=== EXTRACTED RECORDS ===
----
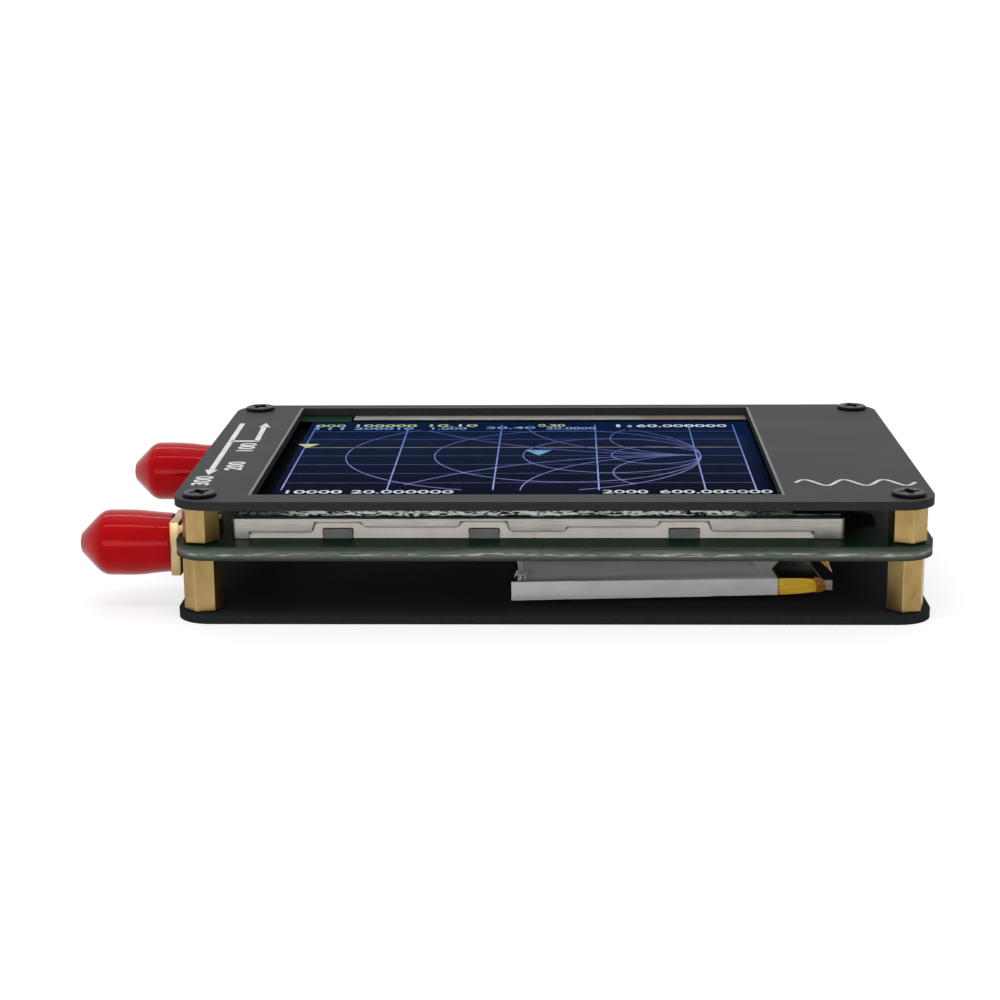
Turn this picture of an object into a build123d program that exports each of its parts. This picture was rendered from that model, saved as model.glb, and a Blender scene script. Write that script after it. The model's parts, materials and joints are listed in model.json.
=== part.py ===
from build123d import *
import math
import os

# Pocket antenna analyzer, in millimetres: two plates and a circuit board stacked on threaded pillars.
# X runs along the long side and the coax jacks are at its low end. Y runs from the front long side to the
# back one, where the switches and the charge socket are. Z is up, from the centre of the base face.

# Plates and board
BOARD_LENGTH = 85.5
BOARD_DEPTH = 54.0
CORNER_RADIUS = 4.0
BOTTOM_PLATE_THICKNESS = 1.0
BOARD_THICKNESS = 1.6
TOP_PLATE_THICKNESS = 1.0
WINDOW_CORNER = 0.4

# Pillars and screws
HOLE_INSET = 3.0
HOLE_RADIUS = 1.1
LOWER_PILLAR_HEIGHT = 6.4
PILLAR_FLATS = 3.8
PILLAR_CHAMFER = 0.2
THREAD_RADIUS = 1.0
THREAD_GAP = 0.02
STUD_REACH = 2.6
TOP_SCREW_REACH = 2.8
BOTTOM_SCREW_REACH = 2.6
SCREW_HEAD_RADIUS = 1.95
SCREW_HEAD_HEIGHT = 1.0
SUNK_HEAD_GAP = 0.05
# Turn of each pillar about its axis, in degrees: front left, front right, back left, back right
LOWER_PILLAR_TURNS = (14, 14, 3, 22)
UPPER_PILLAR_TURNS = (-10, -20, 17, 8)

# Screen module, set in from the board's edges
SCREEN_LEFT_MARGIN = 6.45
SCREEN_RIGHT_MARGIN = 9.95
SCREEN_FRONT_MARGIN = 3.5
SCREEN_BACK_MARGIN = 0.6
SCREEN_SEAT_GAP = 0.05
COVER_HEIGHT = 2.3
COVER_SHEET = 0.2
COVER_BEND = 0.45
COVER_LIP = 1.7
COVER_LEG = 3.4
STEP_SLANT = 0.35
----
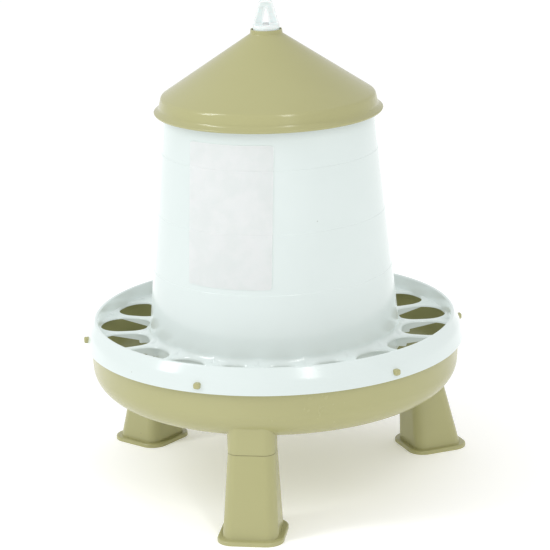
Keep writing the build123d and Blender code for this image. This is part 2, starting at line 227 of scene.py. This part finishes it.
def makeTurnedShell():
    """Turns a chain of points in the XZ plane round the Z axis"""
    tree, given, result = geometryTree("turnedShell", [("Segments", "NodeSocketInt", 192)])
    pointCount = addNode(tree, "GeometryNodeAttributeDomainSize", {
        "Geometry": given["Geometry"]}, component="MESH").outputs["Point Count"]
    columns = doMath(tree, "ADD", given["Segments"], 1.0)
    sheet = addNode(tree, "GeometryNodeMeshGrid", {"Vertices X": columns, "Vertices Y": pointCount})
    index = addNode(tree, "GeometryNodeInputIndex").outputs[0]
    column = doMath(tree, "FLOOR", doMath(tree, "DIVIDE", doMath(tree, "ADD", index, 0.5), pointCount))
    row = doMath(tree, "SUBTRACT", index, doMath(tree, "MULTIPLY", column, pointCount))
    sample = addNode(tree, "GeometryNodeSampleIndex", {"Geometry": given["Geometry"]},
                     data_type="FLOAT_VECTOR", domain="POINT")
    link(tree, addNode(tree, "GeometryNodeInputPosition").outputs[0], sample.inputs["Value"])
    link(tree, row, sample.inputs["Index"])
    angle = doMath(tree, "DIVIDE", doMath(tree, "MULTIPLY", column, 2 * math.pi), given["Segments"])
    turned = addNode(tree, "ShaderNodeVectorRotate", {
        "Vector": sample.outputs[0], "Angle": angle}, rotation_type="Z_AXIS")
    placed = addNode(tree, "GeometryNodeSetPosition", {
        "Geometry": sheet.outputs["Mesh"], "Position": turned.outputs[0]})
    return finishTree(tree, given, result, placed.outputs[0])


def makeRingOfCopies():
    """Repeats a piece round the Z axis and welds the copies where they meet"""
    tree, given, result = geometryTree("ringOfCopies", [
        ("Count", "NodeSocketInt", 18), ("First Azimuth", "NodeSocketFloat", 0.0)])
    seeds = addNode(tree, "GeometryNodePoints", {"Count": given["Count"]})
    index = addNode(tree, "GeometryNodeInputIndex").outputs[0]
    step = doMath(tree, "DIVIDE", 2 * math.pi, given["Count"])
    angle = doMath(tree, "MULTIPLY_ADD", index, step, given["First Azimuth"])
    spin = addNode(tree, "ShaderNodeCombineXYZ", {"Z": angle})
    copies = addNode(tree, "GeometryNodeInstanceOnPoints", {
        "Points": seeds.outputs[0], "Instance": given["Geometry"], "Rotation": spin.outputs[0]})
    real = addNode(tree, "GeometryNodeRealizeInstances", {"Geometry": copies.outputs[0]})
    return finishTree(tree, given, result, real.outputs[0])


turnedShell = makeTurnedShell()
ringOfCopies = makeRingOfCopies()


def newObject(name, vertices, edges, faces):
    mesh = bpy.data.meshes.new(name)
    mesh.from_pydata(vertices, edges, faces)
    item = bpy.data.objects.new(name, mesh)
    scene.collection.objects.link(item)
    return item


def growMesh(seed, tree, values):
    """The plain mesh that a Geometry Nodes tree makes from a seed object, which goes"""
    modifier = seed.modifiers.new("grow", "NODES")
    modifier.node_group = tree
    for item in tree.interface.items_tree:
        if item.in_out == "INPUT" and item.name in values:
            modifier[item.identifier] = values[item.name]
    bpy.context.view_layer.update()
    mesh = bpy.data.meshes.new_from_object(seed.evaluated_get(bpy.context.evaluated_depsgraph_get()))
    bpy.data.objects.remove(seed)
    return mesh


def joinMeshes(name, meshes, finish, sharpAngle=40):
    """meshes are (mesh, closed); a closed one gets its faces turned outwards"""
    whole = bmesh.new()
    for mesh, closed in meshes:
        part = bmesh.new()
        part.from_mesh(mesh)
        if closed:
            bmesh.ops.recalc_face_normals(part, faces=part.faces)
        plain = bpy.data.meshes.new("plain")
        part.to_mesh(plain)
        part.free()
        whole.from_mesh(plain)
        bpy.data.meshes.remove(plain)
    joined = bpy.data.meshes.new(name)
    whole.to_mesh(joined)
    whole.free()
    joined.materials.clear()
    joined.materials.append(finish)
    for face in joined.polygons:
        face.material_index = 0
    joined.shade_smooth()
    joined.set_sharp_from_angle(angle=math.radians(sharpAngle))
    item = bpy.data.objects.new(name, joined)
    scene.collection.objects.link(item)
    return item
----
Quote the listing above, but only from the line that shows "Turn this picture" through the line that shows "WINDOW_CORNER = 0.4".

=== EXERCISE OUTPUT ===
Turn this picture of an object into a build123d program that exports each of its parts. This picture was rendered from that model, saved as model.glb, and a Blender scene script. Write that script after it. The model's parts, materials and joints are listed in model.json.
=== part.py ===
from build123d import *
import math
import os

# Pocket antenna analyzer, in millimetres: two plates and a circuit board stacked on threaded pillars.
# X runs along the long side and the coax jacks are at its low end. Y runs from the front long side to the
# back one, where the switches and the charge socket are. Z is up, from the centre of the base face.

# Plates and board
BOARD_LENGTH = 85.5
BOARD_DEPTH = 54.0
CORNER_RADIUS = 4.0
BOTTOM_PLATE_THICKNESS = 1.0
BOARD_THICKNESS = 1.6
TOP_PLATE_THICKNESS = 1.0
WINDOW_CORNER = 0.4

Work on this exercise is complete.